The region notes that the Uptown Waterloo area, as well as downtown Kitchener and Cambridge, have garbage collection six days a week, but not green bin collection.
The numbers show about 30 per cent of waste from the downtown businesses is food waste, and this would help divert that waste from the landfill. This new plan could see collection change to twice a week in the tri-cities, but with much larger bins (able to hold five to six bags) and include green bins (able to hold one bag).
In the township designated downtowns — New Hamburg, Ayr, Elmira and St. Jacobs — and Belmont village collection for businesses, there would be reduced collections to once a week.
The bins would be part of an automated cart system, similar to what has already been approved for your neighbourhood waste collection in March 2026.
The hope is to have a new plan in place for the downtowns and uptowns with that timeline too.

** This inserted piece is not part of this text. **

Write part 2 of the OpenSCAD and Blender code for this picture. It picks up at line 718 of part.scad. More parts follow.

The report estimates converting to automated cart collection would be costly. Collection costs and waste processing costs are each expected to increase to around $1.2 million per year.

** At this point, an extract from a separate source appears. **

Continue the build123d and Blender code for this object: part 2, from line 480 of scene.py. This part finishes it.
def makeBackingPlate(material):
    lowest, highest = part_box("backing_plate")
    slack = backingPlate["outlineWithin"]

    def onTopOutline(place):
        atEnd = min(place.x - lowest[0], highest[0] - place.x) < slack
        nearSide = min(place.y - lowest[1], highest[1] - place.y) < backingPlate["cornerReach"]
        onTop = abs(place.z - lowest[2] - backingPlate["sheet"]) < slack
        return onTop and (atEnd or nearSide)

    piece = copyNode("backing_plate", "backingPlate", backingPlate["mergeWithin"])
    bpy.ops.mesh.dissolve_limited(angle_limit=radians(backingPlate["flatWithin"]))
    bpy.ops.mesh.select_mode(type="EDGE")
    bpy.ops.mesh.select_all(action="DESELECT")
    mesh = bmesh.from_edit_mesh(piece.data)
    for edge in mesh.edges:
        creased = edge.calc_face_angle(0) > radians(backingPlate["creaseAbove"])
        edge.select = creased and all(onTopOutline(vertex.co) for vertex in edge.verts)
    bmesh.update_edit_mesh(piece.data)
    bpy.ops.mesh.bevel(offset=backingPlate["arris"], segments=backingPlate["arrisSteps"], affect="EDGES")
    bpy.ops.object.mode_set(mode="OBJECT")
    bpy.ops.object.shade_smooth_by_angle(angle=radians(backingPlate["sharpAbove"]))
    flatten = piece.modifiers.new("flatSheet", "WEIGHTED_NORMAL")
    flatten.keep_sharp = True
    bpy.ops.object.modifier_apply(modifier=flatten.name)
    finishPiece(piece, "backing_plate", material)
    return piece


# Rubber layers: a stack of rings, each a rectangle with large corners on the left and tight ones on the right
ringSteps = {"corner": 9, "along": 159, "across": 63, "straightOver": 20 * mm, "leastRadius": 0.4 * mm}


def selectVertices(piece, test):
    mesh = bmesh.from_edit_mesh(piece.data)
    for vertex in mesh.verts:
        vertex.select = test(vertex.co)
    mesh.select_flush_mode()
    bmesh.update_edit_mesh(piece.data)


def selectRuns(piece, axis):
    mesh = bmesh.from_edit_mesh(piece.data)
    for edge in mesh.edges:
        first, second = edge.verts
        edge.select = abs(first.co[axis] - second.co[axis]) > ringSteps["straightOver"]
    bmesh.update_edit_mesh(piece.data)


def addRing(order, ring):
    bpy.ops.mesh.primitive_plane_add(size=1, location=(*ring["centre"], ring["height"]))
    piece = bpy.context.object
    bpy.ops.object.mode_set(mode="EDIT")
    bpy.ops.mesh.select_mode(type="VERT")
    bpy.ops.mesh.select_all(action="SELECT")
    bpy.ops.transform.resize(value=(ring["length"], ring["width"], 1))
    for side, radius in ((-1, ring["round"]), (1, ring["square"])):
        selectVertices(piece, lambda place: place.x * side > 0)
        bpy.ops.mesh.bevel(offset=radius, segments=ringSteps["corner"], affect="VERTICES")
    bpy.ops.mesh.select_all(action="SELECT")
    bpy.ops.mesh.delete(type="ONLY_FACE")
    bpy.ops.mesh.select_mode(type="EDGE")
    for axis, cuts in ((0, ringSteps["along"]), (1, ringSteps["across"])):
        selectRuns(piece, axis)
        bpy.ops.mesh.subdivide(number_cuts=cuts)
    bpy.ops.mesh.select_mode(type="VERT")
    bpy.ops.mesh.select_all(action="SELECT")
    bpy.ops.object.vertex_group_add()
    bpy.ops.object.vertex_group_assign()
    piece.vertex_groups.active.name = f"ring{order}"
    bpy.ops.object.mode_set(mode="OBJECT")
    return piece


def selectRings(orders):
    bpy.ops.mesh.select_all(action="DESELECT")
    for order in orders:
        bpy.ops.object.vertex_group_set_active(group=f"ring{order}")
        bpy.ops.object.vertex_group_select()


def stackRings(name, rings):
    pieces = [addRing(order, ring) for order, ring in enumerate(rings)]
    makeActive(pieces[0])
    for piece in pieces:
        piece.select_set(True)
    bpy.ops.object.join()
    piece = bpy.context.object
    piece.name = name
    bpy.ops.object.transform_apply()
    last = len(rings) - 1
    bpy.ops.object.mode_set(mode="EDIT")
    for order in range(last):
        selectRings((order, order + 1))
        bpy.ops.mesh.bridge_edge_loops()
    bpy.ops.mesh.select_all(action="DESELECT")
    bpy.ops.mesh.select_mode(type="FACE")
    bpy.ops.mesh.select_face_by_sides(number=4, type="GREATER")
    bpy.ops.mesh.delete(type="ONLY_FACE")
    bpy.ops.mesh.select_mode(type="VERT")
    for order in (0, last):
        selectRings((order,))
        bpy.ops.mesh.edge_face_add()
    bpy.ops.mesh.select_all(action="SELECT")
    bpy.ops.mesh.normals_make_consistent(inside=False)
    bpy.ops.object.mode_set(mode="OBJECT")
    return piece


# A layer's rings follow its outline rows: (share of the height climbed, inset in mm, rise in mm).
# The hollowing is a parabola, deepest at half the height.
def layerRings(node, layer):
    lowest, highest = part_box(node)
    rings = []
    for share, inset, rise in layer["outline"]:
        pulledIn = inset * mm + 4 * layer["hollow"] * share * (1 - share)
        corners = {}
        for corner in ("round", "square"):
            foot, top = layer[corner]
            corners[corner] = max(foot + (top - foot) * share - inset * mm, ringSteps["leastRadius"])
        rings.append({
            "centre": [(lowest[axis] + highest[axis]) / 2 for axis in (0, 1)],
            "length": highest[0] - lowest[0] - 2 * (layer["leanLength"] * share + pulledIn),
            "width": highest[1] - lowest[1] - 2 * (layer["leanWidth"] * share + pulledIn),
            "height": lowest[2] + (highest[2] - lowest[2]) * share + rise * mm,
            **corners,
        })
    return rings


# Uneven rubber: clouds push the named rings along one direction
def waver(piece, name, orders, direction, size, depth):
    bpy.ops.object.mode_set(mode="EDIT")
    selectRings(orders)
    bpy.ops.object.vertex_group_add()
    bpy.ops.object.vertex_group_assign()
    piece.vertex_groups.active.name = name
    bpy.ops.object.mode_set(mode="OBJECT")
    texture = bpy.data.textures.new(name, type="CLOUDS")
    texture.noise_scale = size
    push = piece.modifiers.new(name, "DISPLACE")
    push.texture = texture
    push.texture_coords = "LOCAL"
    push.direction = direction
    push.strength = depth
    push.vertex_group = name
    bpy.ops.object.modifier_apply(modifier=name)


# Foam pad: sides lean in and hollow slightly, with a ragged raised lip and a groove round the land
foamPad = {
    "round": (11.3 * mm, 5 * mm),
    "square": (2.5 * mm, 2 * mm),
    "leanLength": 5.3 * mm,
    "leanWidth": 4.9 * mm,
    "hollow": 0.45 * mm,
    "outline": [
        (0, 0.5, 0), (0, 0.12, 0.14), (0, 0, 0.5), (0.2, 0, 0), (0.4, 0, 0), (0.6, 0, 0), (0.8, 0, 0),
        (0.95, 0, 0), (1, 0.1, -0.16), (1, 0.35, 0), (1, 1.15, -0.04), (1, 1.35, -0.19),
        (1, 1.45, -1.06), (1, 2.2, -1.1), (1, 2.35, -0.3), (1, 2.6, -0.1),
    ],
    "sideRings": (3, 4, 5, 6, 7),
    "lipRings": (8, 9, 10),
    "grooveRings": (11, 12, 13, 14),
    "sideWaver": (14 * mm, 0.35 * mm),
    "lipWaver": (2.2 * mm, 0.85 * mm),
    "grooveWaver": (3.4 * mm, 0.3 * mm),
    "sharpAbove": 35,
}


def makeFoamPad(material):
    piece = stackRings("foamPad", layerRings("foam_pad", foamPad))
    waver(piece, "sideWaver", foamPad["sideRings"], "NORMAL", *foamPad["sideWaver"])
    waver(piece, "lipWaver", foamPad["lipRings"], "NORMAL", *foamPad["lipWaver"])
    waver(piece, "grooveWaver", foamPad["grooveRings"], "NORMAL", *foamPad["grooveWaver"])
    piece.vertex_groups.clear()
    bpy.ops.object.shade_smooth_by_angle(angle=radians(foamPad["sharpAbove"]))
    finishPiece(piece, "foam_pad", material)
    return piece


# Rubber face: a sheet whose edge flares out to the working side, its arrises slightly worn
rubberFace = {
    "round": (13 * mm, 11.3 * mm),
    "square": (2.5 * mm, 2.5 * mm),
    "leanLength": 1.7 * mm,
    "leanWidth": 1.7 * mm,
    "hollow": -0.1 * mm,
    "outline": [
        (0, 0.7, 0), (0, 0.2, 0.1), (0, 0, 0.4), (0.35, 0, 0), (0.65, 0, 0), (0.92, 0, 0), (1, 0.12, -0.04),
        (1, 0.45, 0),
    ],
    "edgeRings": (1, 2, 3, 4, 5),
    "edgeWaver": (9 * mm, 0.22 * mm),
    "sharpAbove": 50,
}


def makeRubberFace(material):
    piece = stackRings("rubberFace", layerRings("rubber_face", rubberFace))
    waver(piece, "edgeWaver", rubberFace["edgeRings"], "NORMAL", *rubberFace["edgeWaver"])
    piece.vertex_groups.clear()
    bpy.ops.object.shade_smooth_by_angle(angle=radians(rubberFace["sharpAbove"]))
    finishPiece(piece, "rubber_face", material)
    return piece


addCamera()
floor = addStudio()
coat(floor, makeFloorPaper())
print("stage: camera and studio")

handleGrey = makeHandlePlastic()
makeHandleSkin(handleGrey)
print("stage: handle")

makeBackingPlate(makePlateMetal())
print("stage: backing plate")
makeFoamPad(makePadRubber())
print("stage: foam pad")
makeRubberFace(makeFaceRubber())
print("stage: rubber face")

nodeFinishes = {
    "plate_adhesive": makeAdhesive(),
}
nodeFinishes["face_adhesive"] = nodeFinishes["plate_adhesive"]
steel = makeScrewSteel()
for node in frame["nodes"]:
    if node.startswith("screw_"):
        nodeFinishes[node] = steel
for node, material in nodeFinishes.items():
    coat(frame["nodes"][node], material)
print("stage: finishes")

There would also be a one-time cost of purchasing the bins, estimated at approximately $750,000.
The report adds converting to the automated carts will be a “significant change” with “extensive education” and outreach still needed.
The executive directors of both the Downtown Kitchener BIA and Uptown Waterloo BIA did have a chance to speak to councillors earlier this month, saying they support the region’s plan to bring in the automated bins, but would like to see any future collection happen more than just two days a week.
An update on the execution of the new plan is expected to come back to council in spring of 2025.